For what its worth, A Tale of Two Cities is one of my favorite books. Great Expectations is good . . . I can think of Dickens stories I like more, but you can't realistically assign David Copperfield or Bleak House for a book club.
I really like both those books, I just wonder if it's so critical to expose audiences to them now as opposed to a more obscure pick.
Did you ever finish BLEAK HOUSE, by the way?
GREAT EXPECTATIONS was not strictly required, but it was on a list of books (also including TESS OF THE D'URBERVILLES and THE AGE OF INNOCENCE), any one of which was required.
Also, ours was the last year to read A TALE OF TWO CITIES in tenth grade: they changed the curriculum because it was "too difficult for sophomores".
Oh good grief, A TALE OF TWO CITIES is not that hard. What did they substitute, do you know?

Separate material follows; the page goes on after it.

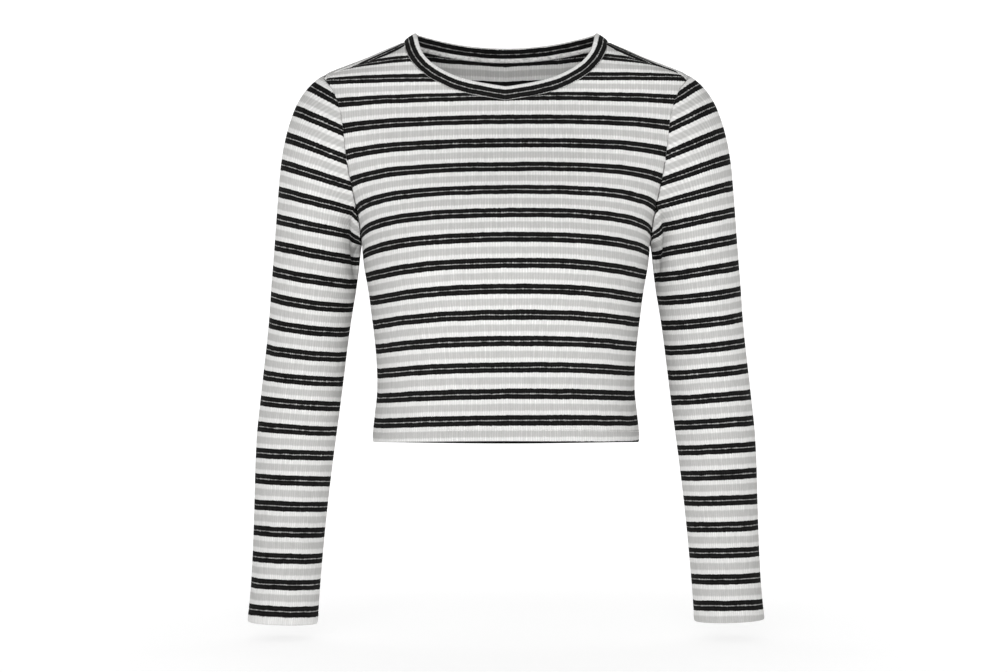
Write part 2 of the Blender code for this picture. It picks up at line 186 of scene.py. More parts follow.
def form(angle, height):
    """The body's form: x = half width cos a, y = -depth sin a (1 + k cos^2 a), z = height."""
    x = smooth(height, TORSO, "half_width") * np.cos(angle)
    y = -depth_at(height, angle > 0) * bulge(angle)
    return np.stack(np.broadcast_arrays(x, y, height), axis=-1)


def form_normal(angle, height):
    """The outward normal of the form: the slope along the angle crossed with that along the height."""
    round_it = form(angle + 1e-3, height) - form(angle - 1e-3, height)
    up_it = form(angle, height + 0.2 * MM) - form(angle, height - 0.2 * MM)
    return unit(np.cross(up_it, round_it))


def angle_at(x, height, side):
    """The form's angle where it is x wide at a height: side is 1 at the front and -1 at the back."""
    return side * np.arccos(np.clip(x / smooth(height, TORSO, "half_width"), 0, 1))


def way_round(angle, height, side):
    """The length round the form from the centre line to an angle, at one height."""
    return spans(form(np.linspace(side * np.pi / 2, angle, ROUND_SAMPLES), height)).sum(axis=0)


def angle_round(distance, height, side):
    """The form's angle where the way round from the centre line at a height is this long."""
    angles = side * np.linspace(np.pi / 2, 0, ROUND_SAMPLES)
    length = np.cumsum(spans(form(angles, np.asarray(height)[..., None]), axis=-2), axis=-1)
    length = np.concatenate([np.zeros_like(length[..., :1]), length], axis=-1)
    wanted = np.minimum(distance, length[..., -1])[..., None]
    before, low, high = bracket(length, length < wanted)
    share = (wanted - low) / (high - low)
    return (angles[before] * (1 - share) + angles[before + 1] * share)[..., 0]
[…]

Unfortunately, senility has set in and I do not remember. It's possible that they moved it to twelfth grade (I know that the AP English class of 2000 was reading it in twelfth grade at the same time we were reading it in tenth grade, so that leads me to suspect it hadn't been in the tenth grade curriculum very long: it's a long book to make someone read it twice).
??? I think we read this book in ninth grade (1971).
I never finished Bleak House. Its my next big project, after I finish Infinite Jest (which I'm working on right now).